Lights! Camera! Action!...In 1927, Paramount Pictures purchased 2,400 acres of the old Rancho Las Virgenes for use as a “movie ranch.” For 25 years, a veritable who’s who of Hollywood practiced their craft at Paramount Ranch including director Cecil B. Demille and actors Bob Hope, Gary Cooper and Claudette Colbert. The diverse landscape was the real star of the show. It offered film makers the freedom to create distant locales such as colonial Massachusetts in The Maid of Salem, ancient China in The Adventures of Marco Polo, a South Seas island in Ebb Tide (1937) and numerous western locations including San Francisco in Wells Fargo. The art of illusion was mastered on the landscape.

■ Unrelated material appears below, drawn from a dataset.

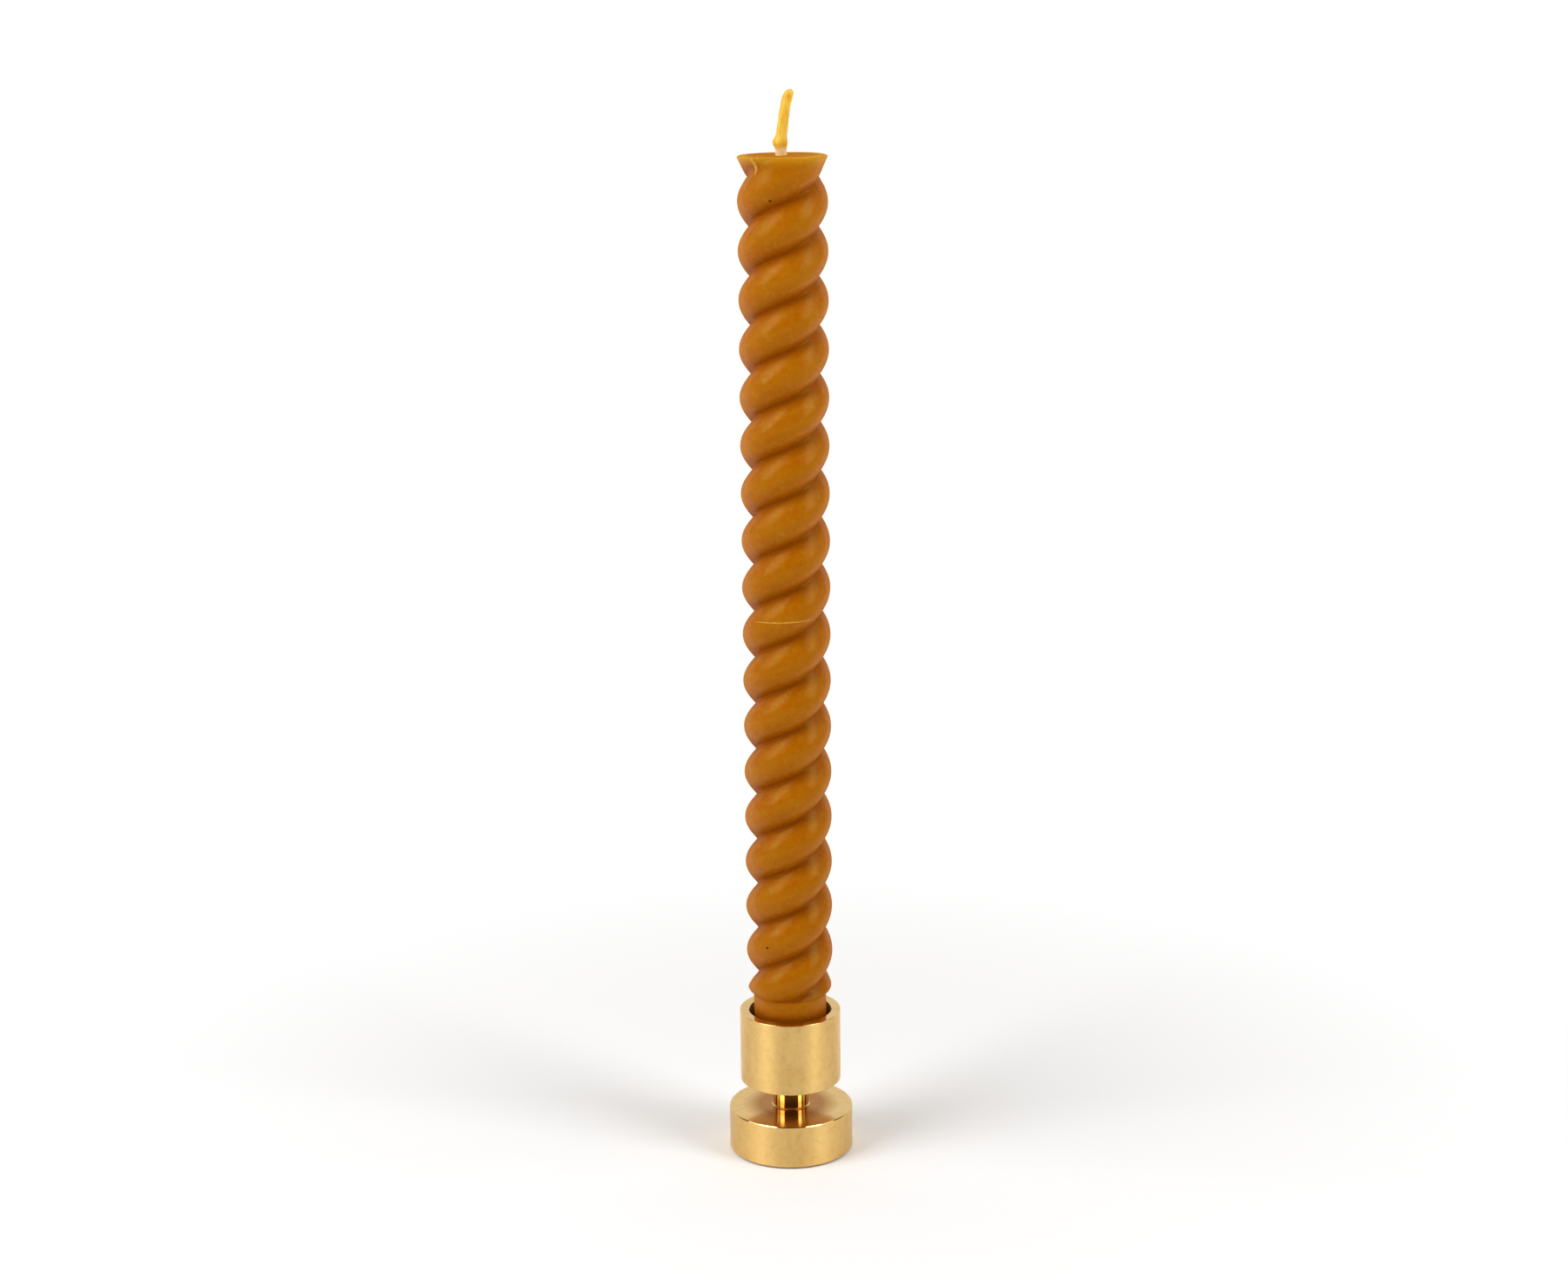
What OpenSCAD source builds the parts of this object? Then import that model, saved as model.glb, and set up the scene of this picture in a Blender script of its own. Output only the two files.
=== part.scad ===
// Turned brass candlestick with a twisted taper candle.
// A base disc, a short neck and a cup are clamped on one axis by a screw from below.
// The candle stands loose in the cup and lifts straight out.
// Millimetres, +Z up, the origin on the table under the middle of the base.

/* [Base] */
// Diameter of the base disc
base_d = 35; // [32:0.5:50]
// Height of the base disc
base_h = 12.2; // [11.5:0.1:16]
// How far the felt pad stands below the brass
pad_proud = 0.4; // [0.2:0.1:1]

/* [Neck] */
// Diameter of the neck
neck_d = 10.2; // [9:0.1:14]
// Height of the neck that shows between the base and the cup
neck_gap = 8.05; // [6:0.05:9]

/* [Cup] */
// Outer diameter of the cup
cup_d = 28.4; // [27.5:0.1:32]
// Height of the cup
cup_h = 20.8; // [16:0.1:26]
// Diameter of the socket that takes the candle
socket_d = 23.2; // [22:0.1:24.5]
// Thickness of the cup's floor
cup_floor = 6; // [5.5:0.1:7]

/* [Candle] */
// Length of the candle's wax, without the wick
candle_l = 253.4; // [180:0.1:300]
// Diameter of the plain plug at the candle's foot
plug_d = 20.4; // [19:0.1:21]
// Length of the plug
plug_l = 19.6; // [17:0.1:24]
// Diameter over the twisted strands
strand_d = 24.12; // [22.5:0.01:27]
// Diameter at the bottom of the grooves
groove_d = 17.5; // [15:0.01:19]
// Height of one full turn of the twist
twist_lead = 26.08; // [20:0.01:40]
// Depth of the first groove below the top, on the +X side
first_groove = 5.7; // [0:0.1:13]

/* [Wick] */
// Diameter of the cotton core
wick_d = 1.9; // [1.5:0.1:2.2]
// Diameter over the wax coat of the free end
coat_d = 2.9; // [2.6:0.1:3.6]
// Height of the free end above the candle
stub_h = 16.9; // [12:0.1:20]
// Sideways lean of the tip
stub_lean = 2.2; // [0:0.1:4]

/* [Hidden] */
$fn = 96;

// heights of the stack, from the table up
base_z = pad_proud;
base_top = base_z + base_h;
cup_z = base_top + neck_gap;
cup_top = cup_z + cup_h;
socket_z = cup_z + cup_floor;
seat_gap = 0.05;
candle_z = socket_z + seat_gap;
candle_top = candle_z + candle_l;
shoulder_z = candle_z + plug_l;

// small edges and seats of the turned pieces
edge = 0.3;
rim_edge = 0.2;
seat_depth = 0.6;
seat_r = neck_d / 2 + 0.05;
collar = 0.35;
socket_corner = 1;

// felt pad and the shallow recess that holds it
pad_r = base_d / 2 - 2;
pad_hole_r = 6;
pad_t = 1.2;
pad_fit = 0.1;

// M5 cap screw with its spring washer, and the holes that it needs
screw_r = 2.5;
screw_hole_r = 2.75;
thread_pitch = 0.8;
thread_depth = 0.45;
thread_l = 10;
tapped_l = 4.3;
head_r = 4.25;
head_h = 5;
head_edge = 0.4;
head_bore_r = 4.9;
head_bore_h = 7.4;
hex_key = 4;
hex_depth = 2.5;
washer_r = 4.2;
washer_hole_r = 2.65;
washer_t = 1.2;
washer_slit = 0.8;
washer_slant = 20;
washer_z = base_z + head_bore_h - washer_t;
head_z = washer_z - head_h;
screw_l = floor(cup_z + seat_depth + tapped_l - washer_z - 0.5);

// candle: points round a section, turn between rings and rounded ends
section_points = 28;
ring_turn = 22.5;
ring_step = twist_lead * ring_turn / 360;
top_round = 1;
shoulder_round = 3.5;
ledge_round = 1.5;
foot_edge = 0.5;
fill_from = 9.5;
fill_to = 1.5;
fill_r = strand_d / 2 - 0.76;
groove_z = candle_top - first_groove;

// wick: sides, clearance in the wax, and the bead of wax low on its free end
wick_sides = 20;
wick_rings = 16;
wick_fit = 0.02;
lean_power = 2.7;
coat_over_tip = 1;
bead_h = 3.2;
bead_spread = 1.3;
bead_grow = 0.62;
bead_side = 0.3;

brass = [0.82, 0.66, 0.38];
steel = [0.62, 0.62, 0.64];
felt = [0.16, 0.13, 0.11];
beeswax = [0.72, 0.43, 0.09];
cotton = [0.9, 0.86, 0.72];
pale_wax = [0.94, 0.76, 0.25];

// a solid skinned over a stack of rings, each a list of the same number of points
module skin(rings) {
    n = len(rings[0]);
    m = len(rings);
    points = [for (ring = rings) for (p = ring) p];
    side = [for (i = [0 : m - 2]) for (j = [0 : n - 1])
        let (k = (j + 1) % n)
        each [[i * n + j, (i + 1) * n + j, (i + 1) * n + k], [i * n + j, (i + 1) * n + k, i * n + k]]];
    foot = [for (j = [0 : n - 1]) j];
    head = [for (j = [n - 1 : -1 : 0]) (m - 1) * n + j];
    polyhedron(points, concat([foot], side, [head]), convexity = 10);
}

// quarter round: 0 at t = 0, rising steeply, and level at 1 from t = 1 on
function quarter(t) = t <= 0 ? 0 : t >= 1 ? 1 : sqrt(1 - pow(1 - t, 2));

// a hump of height 1 at h = 0 that fades over a distance s
function hump(h, s) = exp(-pow(h / s, 2));

// plain disc with a chamfered edge, a counterbore below and a seat for the neck on top
module base_disc() {
    r = base_d / 2;
    color(brass) rotate_extrude() polygon([
        [screw_hole_r, base_z + head_bore_h],
        [head_bore_r, base_z + head_bore_h],
        [head_bore_r, pad_t],
        [pad_r + pad_fit, pad_t],
        [pad_r + pad_fit, base_z],
        [r - edge, base_z],
        [r, base_z + edge],
        [r, base_top - edge],
        [r - edge, base_top],
        [seat_r, base_top],
        [seat_r, base_top - seat_depth],
        [screw_hole_r, base_top - seat_depth]]);
}

// sleeve between the base and the cup, held in a shallow seat at each end,
// with a small sloping collar that covers the seam on the base
module neck_spacer() {
    r = neck_d / 2;
    color(brass) rotate_extrude() polygon([
        [screw_hole_r, base_top - seat_depth],
        [r, base_top - seat_depth],
        [r, base_top],
        [r + collar, base_top],
        [r, base_top + collar],
        [r, cup_z + seat_depth],
        [screw_hole_r, cup_z + seat_depth]]);
}

// cup with a flat-floored socket, and a blind tapped hole from below
module candle_cup() {
    r = cup_d / 2;
    s = socket_d / 2;
    corner = [for (a = [0 : 15 : 90])
        [s - socket_corner + socket_corner * sin(a), socket_z + socket_corner - socket_corner * cos(a)]];
    color(brass) rotate_extrude() polygon(concat([
        [0, cup_z + seat_depth + tapped_l],
        [screw_r, cup_z + seat_depth + tapped_l],
        [screw_r, cup_z + seat_depth],
        [seat_r, cup_z + seat_depth],
        [seat_r, cup_z],
        [r - edge, cup_z],
        [r, cup_z + edge],
        [r, cup_top - rim_edge],
        [r - rim_edge, cup_top],
        [s + rim_edge, cup_top],
        [s, cup_top - rim_edge]],
        [for (i = [len(corner) - 1 : -1 : 0]) corner[i]],
        [[0, socket_z]]));
}

// cap screw, head down, with its thread drawn as rings of the right pitch
module clamp_screw() {
    tip = head_z + head_h + screw_l;
    thread_z = tip - thread_l;
    turns = floor(thread_l / thread_pitch) - 1;
    thread = [for (i = [0 : turns - 1]) let (z = thread_z + i * thread_pitch) each [
        [screw_r, z],
        [screw_r - thread_depth, z + thread_pitch * 0.45],
        [screw_r, z + thread_pitch * 0.9]]];
    color(steel) difference() {
        rotate_extrude() polygon(concat([
            [0, head_z],
            [head_r - head_edge, head_z],
            [head_r, head_z + head_edge],
            [head_r, head_z + head_h],
            [screw_r, head_z + head_h]],
            thread,
            [[screw_r, tip - thread_depth], [screw_r - thread_depth, tip], [0, tip]]));
        translate([0, 0, head_z - 1]) cylinder(d = hex_key / cos(30), h = hex_depth + 1, $fn = 6);
    }
}

// spring washer: a flat ring with one slanted slit
module lock_washer() {
    color(steel) translate([0, 0, washer_z]) difference() {
        cylinder(r = washer_r, h = washer_t);
        translate([0, 0, -1]) cylinder(r = washer_hole_r, h = washer_t + 2);
        translate([washer_r, 0, washer_t / 2]) rotate([washer_slant, 0, 0])
            cube([2 * washer_r, washer_slit, 3 * washer_t], center = true);
    }
}

// felt ring in the recess under the base, with a hole for the hexagon key
module felt_pad() {
    color(felt) difference() {
        cylinder(r = pad_r, h = pad_t);
        translate([0, 0, -1]) cylinder(r = pad_hole_r, h = pad_t + 2);
    }
}

// smooth step from 0 at t = 0 to 1 at t = 1
function ease(t) = let (c = max(0, min(1, t))) c * c * (3 - 2 * c);

// radius at the bottom of the grooves, which fill with wax just below the top
function groove_r(z) = groove_d / 2
    + (fill_r - groove_d / 2) * ease((z - candle_top + fill_from) / (fill_from - fill_to));

// section of the two strands: a parabola over each, meeting in sharp grooves
function strand_r(j, z) = let (u = 2 * j / section_points, v = u - floor(u))
    groove_r(z) + (strand_d / 2 - groove_r(z)) * (1 - pow(2 * v - 1, 2));

// the strands are rounded off at the top and run out above the plug
function strand_limit(z) = min(
    strand_d / 2 - top_round * (1 - quarter((candle_top - z) / top_round)),
    groove_d / 2 + (strand_d - groove_d) / 2 * quarter((z - shoulder_z) / shoulder_round));

// the plug's own radius: chamfered at its foot and rounded into the grooves above
function plug_r(z) = z <= shoulder_z
    ? plug_d / 2 - max(0, foot_edge - (z - candle_z))
    : plug_d / 2 - (plug_d - groove_d) * (1 - quarter(1 - (z - shoulder_z) / ledge_round));

// one ring of the candle; the section turns with height, and stays still along the plug
function candle_ring(z) = let (turn = 360 * (max(z, shoulder_z) - groove_z) / twist_lead)
    [for (j = [0 : section_points - 1]) let (
        a = turn + 360 * j / section_points,
        r = max(min(strand_r(j, z), strand_limit(z)), plug_r(z)))
        [r * cos(a), r * sin(a), z]];

// twisted candle on its plain plug, with a hole for the wick right through
module candle_wax() {
    plug_levels = [candle_z, candle_z + foot_edge, shoulder_z];
    shoulder_levels = [for (i = [1 : 5]) shoulder_z + shoulder_round * pow(i / 5, 2)];
    twist_from = shoulder_z + shoulder_round + ring_step;
    twist_to = candle_top - top_round;
    steps = ceil((twist_to - twist_from) / ring_step);
    twist_levels = [for (i = [0 : steps]) twist_from + (twist_to - twist_from) * i / steps];
    top_levels = [for (i = [1 : 3]) candle_top - top_round * (1 - sin(30 * i))];
    levels = concat(plug_levels, shoulder_levels, twist_levels, top_levels);
    color(beeswax) difference() {
        skin([for (z = levels) candle_ring(z)]);
        translate([0, 0, candle_z - 1]) cylinder(r = wick_d / 2 + wick_fit, h = candle_l + 2);
    }
}

// sideways place of the wick at a height h above the candle
function lean(h) = stub_lean * pow(max(h, 0) / stub_h, lean_power);

// one level ring of the wick or its coat, of radius r, moved sideways by x
function wick_ring(r, x, z) = [for (j = [0 : wick_sides - 1])
    let (a = 360 * j / wick_sides)
    [x + r * cos(a), r * sin(a), z]];

// cotton core from the candle's foot up to just under the tip of its coat
module wick() {
    core_h = stub_h - coat_over_tip;
    free = [for (i = [0 : wick_rings]) core_h * i / wick_rings];
    color(cotton) skin(concat(
        [wick_ring(wick_d / 2, 0, candle_z)],
        [for (h = free) wick_ring(wick_d / 2, lean(h), candle_top + h)]));
}

// wax coat of the free end, thicker at a bead near its foot and rounded at the tip
module wick_coat() {
    core_h = stub_h - coat_over_tip;
    round_h = coat_d / 2;
    inner_r = wick_d / 2 + wick_fit;
    outside = [for (i = [0 : wick_rings]) (stub_h - round_h) * i / wick_rings];
    tip = [for (a = [20 : 20 : 80]) [round_h * cos(a), stub_h - round_h + round_h * sin(a)]];
    inside = [for (i = [wick_rings : -1 : 0]) (core_h + wick_fit) * i / wick_rings];
    color(pale_wax) skin(concat(
        [for (h = inside) wick_ring(inner_r, lean(h), candle_top + h)],
        [for (h = outside) wick_ring(coat_d / 2 + bead_grow * hump(h - bead_h, bead_spread),
            lean(h) - bead_side * hump(h - bead_h, bead_spread), candle_top + h)],
        [for (p = tip) wick_ring(p[0], lean(p[1]), candle_top + p[1])]));
}

base_disc();
neck_spacer();
candle_cup();
clamp_screw();
lock_washer();
felt_pad();
candle_wax();
wick();
wick_coat();
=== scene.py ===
import bpy
import numpy as np
from mathutils import Matrix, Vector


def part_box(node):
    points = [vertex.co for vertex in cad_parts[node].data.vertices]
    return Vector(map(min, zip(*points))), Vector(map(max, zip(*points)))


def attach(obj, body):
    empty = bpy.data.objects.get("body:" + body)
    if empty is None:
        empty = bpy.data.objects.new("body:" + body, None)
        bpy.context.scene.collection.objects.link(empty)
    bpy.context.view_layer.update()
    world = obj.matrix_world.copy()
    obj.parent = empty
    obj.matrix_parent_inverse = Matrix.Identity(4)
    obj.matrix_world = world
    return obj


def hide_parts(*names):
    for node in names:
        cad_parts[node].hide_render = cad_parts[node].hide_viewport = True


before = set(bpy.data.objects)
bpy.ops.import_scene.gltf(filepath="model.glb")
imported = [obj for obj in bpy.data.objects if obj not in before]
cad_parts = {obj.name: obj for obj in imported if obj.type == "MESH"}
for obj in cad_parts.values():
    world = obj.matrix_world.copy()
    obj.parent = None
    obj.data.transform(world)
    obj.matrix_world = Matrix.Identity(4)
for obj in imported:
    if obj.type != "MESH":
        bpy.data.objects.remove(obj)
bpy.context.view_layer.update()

scene = bpy.context.scene
mm = 0.001
turnSteps = 240    # points round every turned piece
print("frame loaded:", sorted(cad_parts))


# 0 at t = 0, rising steeply along a quarter circle, level at 1 from t = 1
def quarter(t):
    return np.sqrt(1 - (1 - np.clip(t, 0, 1)) ** 2)


# 0 up to t = 0, 1 from t = 1 on, and t squared times (3 - 2 t) between them
def smoothStep(t):
    t = np.clip(t, 0, 1)
    return t * t * (3 - 2 * t)


# evenly spaced angles once round, without the repeated end
def roundAngles(count):
    return np.linspace(0, 2 * np.pi, count, endpoint=False)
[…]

Meanwhile, Back at the Ranch...


The golden era of movie making at Paramount Ranch came to an end ....William Hertz bought the southeast portion in 1953. ... he built a permanent western town ...As a result, television companies began producing westerns at the ranch such as The Cisco Kid and Dick Powell’s Zane Grey Theatre.

From 1991 to 1998, Paramount Ranch was used as the setting for the television show, Dr. Quinn, Medicine Woman.

All fun facts for sure. But I was a bit disappointed as I had never actually seen anything that had been shot at this place. That is until I did a little more research. I found some really good pictures and more interesting facts at this site. The most interesting of which to me is the fact that in the 1976 telepicture Helter Skelter the Paramount stood in for the Spahn Movie Ranch - home to The Manson Family. EeeeeeeeeeeYikes.

So, it's only fitting that I share with you a couple of pictures LA-B took at the ranch with my new camera. They really embody the spirit of the ranch in it's role as the home to a gang of killers.



What you are looking at is a bona fide rattle snake eating a helpless little squirrel!



It was pretty cool and gross all at the same time. It's the closest I think I've ever been to a rattler. We figured it was pretty safe since his venom is in his bite and his mouth was preoccupied at the time.

So, that's how we spent our Saturday afternoon.


1 Comments:

Blogger The Editor said...

You've got my black snake story beat!